§ Task directions
Return, word for word, the lines from the line holding "base_chassis()" through the line holding "import random". Include both end lines and no others.

§ Data rows
§

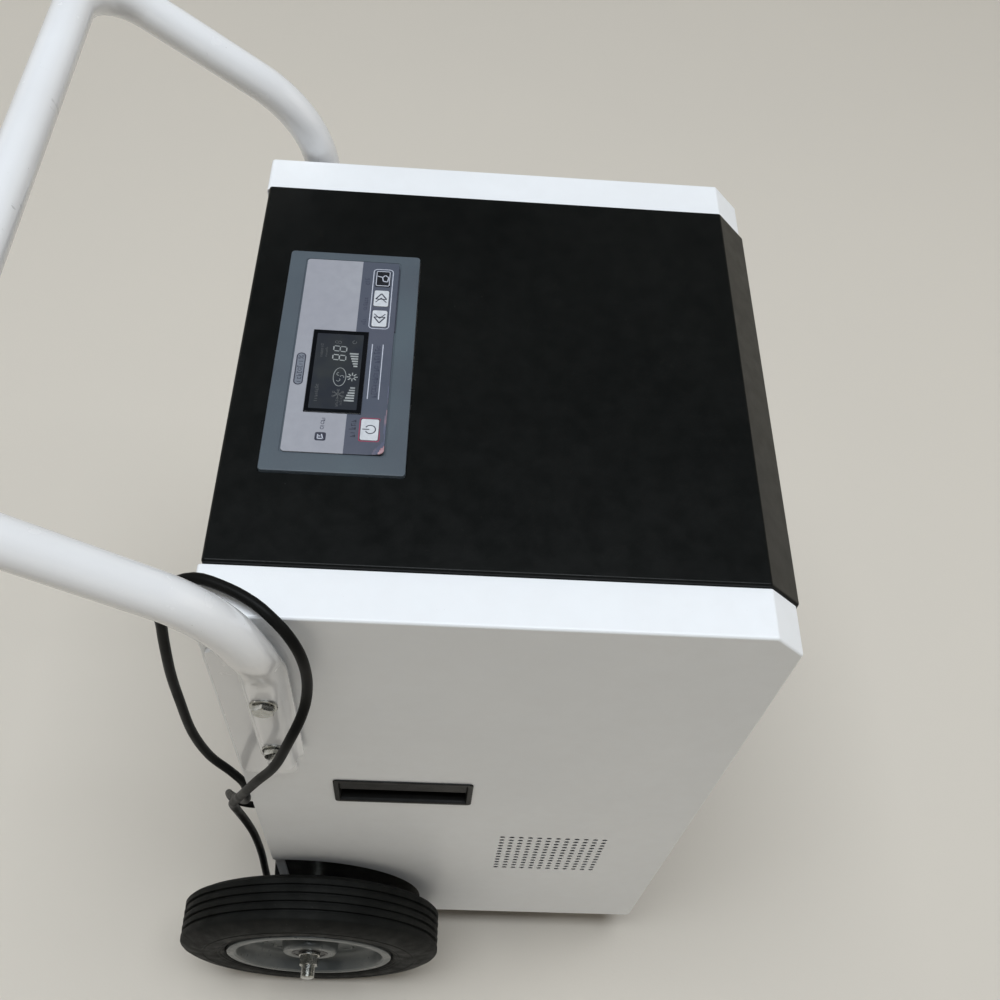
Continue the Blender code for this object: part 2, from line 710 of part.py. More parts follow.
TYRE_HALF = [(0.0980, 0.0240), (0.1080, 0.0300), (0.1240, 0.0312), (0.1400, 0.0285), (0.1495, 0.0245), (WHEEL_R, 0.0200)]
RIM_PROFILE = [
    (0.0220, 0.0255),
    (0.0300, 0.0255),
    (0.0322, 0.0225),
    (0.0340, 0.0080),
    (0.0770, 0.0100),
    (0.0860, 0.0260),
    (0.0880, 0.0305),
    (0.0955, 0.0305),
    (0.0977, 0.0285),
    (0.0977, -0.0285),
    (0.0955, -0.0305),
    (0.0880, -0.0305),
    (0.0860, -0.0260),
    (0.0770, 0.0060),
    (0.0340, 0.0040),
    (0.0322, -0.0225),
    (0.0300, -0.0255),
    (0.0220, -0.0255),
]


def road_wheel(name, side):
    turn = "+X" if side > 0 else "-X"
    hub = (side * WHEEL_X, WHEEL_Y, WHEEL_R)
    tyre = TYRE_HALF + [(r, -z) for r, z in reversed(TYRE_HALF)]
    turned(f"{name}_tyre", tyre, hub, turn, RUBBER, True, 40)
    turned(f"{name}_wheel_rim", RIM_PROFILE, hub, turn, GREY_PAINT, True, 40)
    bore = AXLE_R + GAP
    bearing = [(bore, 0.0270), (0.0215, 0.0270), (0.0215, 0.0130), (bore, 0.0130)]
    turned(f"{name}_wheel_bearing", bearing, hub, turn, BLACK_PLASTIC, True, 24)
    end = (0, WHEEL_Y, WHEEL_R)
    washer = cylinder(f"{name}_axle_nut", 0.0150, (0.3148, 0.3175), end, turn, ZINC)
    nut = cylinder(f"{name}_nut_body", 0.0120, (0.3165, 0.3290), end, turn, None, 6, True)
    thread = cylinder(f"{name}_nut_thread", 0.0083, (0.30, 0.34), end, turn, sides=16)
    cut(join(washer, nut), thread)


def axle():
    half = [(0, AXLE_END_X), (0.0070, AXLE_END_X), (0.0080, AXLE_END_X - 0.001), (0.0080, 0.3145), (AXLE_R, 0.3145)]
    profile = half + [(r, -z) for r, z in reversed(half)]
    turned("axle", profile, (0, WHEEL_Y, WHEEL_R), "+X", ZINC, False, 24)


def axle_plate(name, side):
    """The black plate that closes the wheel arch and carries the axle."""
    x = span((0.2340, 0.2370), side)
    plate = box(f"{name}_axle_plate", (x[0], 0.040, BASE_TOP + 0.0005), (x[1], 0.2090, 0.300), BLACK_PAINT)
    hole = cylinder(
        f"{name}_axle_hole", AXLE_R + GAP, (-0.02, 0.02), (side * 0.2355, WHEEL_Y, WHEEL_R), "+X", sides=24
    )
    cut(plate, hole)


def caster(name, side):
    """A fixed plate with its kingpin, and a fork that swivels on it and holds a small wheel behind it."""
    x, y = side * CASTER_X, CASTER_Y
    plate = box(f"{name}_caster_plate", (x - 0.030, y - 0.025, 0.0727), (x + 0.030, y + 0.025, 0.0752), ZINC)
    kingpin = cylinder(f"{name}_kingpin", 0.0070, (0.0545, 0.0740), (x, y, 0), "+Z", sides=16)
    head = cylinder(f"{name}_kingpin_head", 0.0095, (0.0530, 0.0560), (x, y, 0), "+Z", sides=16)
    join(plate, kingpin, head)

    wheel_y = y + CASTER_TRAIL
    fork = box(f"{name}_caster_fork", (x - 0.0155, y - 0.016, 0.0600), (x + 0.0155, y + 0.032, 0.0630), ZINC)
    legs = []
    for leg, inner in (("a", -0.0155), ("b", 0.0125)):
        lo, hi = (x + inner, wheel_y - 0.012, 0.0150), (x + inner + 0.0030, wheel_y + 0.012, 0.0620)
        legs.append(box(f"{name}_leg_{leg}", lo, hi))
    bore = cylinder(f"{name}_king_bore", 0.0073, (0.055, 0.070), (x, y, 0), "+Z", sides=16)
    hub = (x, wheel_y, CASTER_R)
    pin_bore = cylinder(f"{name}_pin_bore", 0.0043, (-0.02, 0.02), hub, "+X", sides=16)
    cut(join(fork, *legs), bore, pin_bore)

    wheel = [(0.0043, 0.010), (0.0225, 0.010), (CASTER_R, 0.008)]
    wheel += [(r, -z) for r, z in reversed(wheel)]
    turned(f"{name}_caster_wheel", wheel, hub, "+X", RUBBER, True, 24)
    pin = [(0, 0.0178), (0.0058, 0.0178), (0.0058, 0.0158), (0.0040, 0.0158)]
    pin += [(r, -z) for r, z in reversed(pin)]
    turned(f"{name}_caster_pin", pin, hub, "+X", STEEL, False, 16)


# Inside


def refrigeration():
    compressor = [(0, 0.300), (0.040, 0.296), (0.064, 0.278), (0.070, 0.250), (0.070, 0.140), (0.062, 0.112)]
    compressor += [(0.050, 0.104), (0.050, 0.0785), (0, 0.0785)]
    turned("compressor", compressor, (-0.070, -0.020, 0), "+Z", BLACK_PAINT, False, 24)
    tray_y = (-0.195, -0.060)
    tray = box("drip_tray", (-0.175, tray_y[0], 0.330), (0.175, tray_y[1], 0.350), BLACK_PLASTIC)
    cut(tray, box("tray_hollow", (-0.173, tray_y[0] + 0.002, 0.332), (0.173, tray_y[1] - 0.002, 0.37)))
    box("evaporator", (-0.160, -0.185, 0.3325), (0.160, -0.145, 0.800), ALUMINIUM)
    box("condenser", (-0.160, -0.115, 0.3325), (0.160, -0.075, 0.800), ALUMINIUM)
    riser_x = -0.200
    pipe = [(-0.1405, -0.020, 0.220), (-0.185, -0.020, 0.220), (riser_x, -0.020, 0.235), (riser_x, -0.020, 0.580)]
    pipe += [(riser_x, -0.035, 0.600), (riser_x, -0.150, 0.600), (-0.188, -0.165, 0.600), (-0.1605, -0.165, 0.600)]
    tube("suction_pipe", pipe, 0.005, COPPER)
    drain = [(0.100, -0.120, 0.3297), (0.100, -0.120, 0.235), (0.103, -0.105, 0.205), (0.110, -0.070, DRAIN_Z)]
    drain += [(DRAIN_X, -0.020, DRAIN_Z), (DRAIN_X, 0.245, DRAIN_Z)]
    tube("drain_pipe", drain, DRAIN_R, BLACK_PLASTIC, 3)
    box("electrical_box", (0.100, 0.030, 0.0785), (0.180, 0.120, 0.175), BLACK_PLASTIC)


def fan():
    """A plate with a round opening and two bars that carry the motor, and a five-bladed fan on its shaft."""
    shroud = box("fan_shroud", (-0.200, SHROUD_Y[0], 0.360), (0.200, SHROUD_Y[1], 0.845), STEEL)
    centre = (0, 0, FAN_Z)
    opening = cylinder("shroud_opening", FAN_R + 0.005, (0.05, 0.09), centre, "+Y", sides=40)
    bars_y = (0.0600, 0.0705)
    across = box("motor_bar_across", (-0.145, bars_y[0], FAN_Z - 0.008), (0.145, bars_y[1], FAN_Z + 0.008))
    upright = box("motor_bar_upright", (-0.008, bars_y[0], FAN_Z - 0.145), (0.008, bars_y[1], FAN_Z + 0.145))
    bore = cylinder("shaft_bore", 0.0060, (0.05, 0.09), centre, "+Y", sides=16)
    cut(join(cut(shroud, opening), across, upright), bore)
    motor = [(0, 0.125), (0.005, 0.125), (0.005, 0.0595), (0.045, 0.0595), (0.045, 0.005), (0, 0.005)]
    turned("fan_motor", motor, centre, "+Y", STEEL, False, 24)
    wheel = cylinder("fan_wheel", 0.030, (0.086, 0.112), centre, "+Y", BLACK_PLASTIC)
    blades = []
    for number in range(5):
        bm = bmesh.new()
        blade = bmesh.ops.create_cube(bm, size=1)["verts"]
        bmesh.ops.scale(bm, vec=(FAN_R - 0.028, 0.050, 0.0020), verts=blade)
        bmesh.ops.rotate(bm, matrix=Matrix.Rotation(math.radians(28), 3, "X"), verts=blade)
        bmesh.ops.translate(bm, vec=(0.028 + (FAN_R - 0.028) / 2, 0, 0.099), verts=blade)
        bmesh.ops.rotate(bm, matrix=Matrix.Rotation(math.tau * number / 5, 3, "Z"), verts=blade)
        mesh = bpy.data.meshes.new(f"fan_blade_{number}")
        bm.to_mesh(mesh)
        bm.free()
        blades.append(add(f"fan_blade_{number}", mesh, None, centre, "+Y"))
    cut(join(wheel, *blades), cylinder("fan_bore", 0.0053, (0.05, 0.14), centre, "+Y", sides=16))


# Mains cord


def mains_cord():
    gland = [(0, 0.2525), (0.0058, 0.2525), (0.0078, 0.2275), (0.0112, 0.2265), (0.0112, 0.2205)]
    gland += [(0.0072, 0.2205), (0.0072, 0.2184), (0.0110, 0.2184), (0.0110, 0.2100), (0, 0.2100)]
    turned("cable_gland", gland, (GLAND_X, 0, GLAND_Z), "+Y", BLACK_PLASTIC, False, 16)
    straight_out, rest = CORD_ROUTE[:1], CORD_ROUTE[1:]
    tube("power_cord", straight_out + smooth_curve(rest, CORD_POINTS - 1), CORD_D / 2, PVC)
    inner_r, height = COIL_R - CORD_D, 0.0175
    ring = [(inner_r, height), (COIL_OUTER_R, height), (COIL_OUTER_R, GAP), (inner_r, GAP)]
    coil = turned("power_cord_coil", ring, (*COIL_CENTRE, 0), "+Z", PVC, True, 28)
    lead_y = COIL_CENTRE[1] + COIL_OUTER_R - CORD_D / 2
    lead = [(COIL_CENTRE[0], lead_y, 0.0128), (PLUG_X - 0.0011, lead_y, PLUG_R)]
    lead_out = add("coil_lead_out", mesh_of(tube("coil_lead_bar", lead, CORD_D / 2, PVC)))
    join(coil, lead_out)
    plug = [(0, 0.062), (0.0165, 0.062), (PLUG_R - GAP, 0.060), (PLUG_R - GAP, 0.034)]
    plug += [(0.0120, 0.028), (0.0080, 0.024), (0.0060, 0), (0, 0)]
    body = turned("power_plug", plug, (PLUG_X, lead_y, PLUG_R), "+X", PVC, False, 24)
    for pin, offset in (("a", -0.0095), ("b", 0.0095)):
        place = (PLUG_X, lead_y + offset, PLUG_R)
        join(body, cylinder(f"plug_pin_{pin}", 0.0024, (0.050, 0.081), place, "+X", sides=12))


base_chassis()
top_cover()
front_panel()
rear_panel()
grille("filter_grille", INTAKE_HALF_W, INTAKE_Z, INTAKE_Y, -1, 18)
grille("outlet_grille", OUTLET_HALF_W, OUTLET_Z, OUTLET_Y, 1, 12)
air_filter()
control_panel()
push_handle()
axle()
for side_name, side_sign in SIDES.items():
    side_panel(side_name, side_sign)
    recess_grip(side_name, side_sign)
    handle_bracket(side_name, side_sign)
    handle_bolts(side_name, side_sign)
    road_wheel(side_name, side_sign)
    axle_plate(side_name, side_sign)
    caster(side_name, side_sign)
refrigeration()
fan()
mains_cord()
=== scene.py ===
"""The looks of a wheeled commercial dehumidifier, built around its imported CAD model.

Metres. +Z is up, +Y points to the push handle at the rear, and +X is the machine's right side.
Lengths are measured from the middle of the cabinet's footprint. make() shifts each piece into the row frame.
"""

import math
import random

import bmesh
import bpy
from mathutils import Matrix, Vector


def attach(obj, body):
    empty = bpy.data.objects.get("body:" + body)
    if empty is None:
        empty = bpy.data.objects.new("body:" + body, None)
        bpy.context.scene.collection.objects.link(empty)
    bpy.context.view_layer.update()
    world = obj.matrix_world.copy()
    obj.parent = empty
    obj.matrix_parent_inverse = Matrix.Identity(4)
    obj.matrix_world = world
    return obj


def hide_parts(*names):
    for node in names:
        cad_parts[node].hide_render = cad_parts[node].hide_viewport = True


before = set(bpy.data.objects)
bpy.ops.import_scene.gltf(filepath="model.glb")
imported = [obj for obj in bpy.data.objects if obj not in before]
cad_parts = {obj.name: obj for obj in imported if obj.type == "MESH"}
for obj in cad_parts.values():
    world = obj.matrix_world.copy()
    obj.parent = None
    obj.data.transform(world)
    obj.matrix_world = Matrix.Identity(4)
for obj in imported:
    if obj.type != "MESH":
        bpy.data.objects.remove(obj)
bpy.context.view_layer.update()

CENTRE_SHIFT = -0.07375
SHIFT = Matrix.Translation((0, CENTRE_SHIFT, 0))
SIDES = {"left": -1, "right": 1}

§

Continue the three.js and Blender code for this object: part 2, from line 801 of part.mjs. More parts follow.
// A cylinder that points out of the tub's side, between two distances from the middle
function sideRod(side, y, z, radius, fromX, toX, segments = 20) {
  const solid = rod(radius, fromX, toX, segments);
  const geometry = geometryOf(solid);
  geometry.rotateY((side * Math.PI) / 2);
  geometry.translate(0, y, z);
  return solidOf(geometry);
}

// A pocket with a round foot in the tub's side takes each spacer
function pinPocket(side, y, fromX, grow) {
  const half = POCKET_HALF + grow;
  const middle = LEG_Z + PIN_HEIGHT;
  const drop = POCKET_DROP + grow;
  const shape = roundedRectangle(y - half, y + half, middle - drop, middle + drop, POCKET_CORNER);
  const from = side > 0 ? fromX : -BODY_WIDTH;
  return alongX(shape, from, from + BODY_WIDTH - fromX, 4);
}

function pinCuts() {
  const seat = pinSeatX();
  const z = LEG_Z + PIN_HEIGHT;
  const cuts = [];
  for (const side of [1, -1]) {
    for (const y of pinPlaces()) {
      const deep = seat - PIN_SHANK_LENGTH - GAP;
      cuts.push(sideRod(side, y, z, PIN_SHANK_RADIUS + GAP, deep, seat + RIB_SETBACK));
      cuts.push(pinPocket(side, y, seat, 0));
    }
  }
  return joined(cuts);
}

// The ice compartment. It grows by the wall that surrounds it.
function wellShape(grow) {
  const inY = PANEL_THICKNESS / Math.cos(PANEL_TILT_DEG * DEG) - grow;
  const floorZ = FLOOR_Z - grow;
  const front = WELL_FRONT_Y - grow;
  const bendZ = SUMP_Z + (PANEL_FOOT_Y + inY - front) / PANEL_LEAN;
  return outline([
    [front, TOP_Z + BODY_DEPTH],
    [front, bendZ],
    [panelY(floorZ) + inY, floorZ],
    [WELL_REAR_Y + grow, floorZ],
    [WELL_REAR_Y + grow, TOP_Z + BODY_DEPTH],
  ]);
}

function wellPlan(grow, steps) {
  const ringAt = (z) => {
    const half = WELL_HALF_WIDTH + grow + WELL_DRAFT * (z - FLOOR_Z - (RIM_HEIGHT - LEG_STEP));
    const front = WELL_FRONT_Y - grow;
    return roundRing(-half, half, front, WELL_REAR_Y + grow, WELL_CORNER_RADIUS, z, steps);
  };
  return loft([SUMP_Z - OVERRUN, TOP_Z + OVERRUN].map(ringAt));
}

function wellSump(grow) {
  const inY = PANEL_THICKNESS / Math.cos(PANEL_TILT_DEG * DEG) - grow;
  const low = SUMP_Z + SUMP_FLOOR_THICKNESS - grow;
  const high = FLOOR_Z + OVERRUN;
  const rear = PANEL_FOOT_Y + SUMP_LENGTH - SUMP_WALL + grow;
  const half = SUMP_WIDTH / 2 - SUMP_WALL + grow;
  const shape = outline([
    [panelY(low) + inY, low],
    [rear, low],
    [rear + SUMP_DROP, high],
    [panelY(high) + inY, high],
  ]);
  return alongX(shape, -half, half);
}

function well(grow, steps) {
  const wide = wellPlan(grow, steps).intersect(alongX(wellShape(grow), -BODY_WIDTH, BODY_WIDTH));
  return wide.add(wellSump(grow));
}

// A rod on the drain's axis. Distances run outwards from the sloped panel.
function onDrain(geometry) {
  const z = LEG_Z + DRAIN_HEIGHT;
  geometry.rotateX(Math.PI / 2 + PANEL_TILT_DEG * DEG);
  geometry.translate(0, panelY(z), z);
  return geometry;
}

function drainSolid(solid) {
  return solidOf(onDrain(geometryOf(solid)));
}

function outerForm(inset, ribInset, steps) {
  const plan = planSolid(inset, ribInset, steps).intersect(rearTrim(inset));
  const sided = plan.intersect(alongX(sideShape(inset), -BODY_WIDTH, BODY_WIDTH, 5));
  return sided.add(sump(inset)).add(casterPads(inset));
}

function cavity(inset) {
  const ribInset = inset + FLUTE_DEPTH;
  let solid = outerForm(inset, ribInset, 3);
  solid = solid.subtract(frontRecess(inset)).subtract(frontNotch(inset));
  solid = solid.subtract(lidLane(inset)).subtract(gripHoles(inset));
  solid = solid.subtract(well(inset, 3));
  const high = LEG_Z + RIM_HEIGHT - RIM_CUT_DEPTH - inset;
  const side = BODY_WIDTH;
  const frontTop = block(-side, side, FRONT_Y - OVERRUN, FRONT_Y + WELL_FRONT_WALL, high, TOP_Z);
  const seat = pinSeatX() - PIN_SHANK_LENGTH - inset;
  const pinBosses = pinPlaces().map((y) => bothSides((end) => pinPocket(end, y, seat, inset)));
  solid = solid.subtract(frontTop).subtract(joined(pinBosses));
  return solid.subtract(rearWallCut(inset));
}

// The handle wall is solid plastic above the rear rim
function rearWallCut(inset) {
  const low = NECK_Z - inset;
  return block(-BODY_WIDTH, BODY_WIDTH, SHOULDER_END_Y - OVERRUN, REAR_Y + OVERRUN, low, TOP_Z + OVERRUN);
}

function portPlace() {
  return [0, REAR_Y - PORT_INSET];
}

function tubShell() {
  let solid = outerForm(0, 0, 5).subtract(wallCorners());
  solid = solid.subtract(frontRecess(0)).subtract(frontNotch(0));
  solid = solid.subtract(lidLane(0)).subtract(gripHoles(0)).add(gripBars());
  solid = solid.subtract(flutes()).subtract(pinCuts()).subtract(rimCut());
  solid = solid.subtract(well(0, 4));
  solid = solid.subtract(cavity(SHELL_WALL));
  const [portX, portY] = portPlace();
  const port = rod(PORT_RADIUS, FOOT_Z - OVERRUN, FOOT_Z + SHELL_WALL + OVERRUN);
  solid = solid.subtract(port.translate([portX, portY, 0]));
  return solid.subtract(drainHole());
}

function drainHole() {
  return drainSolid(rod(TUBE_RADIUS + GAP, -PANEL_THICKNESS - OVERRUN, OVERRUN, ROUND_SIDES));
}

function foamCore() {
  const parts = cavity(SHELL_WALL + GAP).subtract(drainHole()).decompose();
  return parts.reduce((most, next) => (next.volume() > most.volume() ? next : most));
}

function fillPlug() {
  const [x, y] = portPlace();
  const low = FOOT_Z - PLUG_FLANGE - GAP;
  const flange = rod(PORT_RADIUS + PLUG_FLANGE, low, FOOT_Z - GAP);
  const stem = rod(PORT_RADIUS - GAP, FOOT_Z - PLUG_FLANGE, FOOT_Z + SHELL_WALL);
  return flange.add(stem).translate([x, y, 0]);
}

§

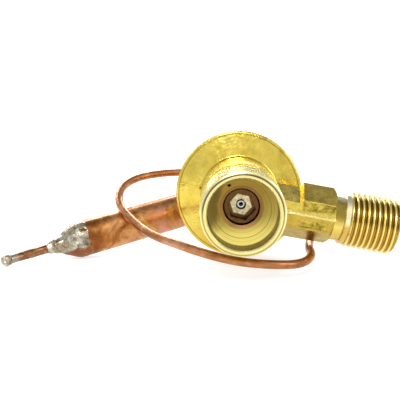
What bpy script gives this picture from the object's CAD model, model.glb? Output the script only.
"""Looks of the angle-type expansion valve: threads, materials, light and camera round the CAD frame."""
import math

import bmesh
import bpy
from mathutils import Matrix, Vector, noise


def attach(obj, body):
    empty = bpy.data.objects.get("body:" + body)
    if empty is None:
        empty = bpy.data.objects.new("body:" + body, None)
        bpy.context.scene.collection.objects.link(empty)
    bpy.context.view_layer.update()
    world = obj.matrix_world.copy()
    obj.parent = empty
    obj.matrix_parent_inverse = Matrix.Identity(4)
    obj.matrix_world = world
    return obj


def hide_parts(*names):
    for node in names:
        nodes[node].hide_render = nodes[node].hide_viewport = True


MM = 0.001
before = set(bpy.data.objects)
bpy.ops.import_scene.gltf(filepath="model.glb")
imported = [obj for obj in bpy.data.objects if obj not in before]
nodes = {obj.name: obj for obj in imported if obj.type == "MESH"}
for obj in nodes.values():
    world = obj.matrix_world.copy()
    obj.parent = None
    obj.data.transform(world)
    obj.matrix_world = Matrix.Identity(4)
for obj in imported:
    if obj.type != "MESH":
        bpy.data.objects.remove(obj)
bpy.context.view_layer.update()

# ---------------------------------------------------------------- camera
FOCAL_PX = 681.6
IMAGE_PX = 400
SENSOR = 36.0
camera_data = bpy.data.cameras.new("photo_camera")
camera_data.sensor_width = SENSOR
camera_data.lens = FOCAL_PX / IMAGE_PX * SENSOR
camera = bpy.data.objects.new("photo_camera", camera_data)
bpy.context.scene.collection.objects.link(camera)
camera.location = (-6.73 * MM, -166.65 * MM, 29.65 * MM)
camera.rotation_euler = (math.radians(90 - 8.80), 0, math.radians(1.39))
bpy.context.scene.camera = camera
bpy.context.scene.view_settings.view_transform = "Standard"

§

§ Result for this task
base_chassis()
top_cover()
front_panel()
rear_panel()
grille("filter_grille", INTAKE_HALF_W, INTAKE_Z, INTAKE_Y, -1, 18)
grille("outlet_grille", OUTLET_HALF_W, OUTLET_Z, OUTLET_Y, 1, 12)
air_filter()
control_panel()
push_handle()
axle()
for side_name, side_sign in SIDES.items():
    side_panel(side_name, side_sign)
    recess_grip(side_name, side_sign)
    handle_bracket(side_name, side_sign)
    handle_bolts(side_name, side_sign)
    road_wheel(side_name, side_sign)
    axle_plate(side_name, side_sign)
    caster(side_name, side_sign)
refrigeration()
fan()
mains_cord()
=== scene.py ===
"""The looks of a wheeled commercial dehumidifier, built around its imported CAD model.

Metres. +Z is up, +Y points to the push handle at the rear, and +X is the machine's right side.
Lengths are measured from the middle of the cabinet's footprint. make() shifts each piece into the row frame.
"""

import math
import random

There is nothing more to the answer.